The typical case is breast cancer, with its scary statistic that 1 in 8 women will get it. Speakers will have one person at each table stand up and then make a dramatic pronouncement that that's how many women will get it. The truth is that your chances are 1 in 9 when you are 85 years old, not when you are 45.
Of course we need more research on breast cancer, especially reaching the poor and researching the aggressive cancers that young women seem to get. But using this statistic is manipulative at best. When it is used for fundraising it is, in my opinion, fraudulent.
So good for these authors and let's bust these myths.
I remember asking the fertility specialist years ago "what are my chances of getting pregnant with this treatment, in this cycle?" His response was something like "100% or 0%, as at the end of this cycle you will either be pregnant or not. If it happens to you, it's 100%." That was the end of any discussion on treatment efficacy. Happily the conversations are more thorough these days (I hope!) and this book sounds like a good way for people who are not comfortable with statistics to have a useful guide to translating the numbers that get thrown around.

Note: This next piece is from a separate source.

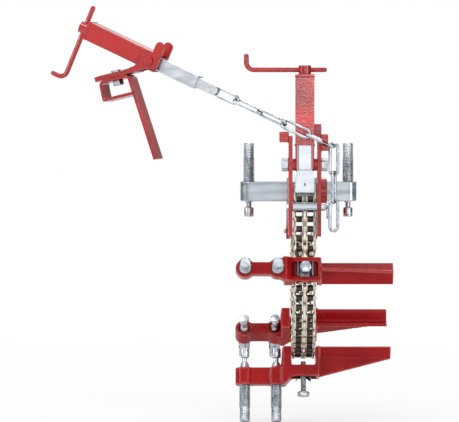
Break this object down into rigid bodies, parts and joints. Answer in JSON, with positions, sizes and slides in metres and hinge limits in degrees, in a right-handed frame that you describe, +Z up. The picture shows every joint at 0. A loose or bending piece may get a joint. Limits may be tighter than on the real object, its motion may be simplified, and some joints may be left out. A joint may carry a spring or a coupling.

Right on,Monique! Also there is a difference between relative risk and absolute risk. I think this book should be required reading for all reporters who report on health matters! Actually I plan to get it too, because even ordinary docs sometimes get this stuff confused.
As for anon 12:49, been in your shoes....I guess he didn't want to discourage you by giving you the real(low)#,but that's still very patronizing. Hope it worked out for you; did for me kind of in spite of the docs, haha!
nonlocal MD
Paul
This is a great resource for the public. There is a lot of information - some even contradictory.
Added to all that noise is all the extra marketing hype of products and services.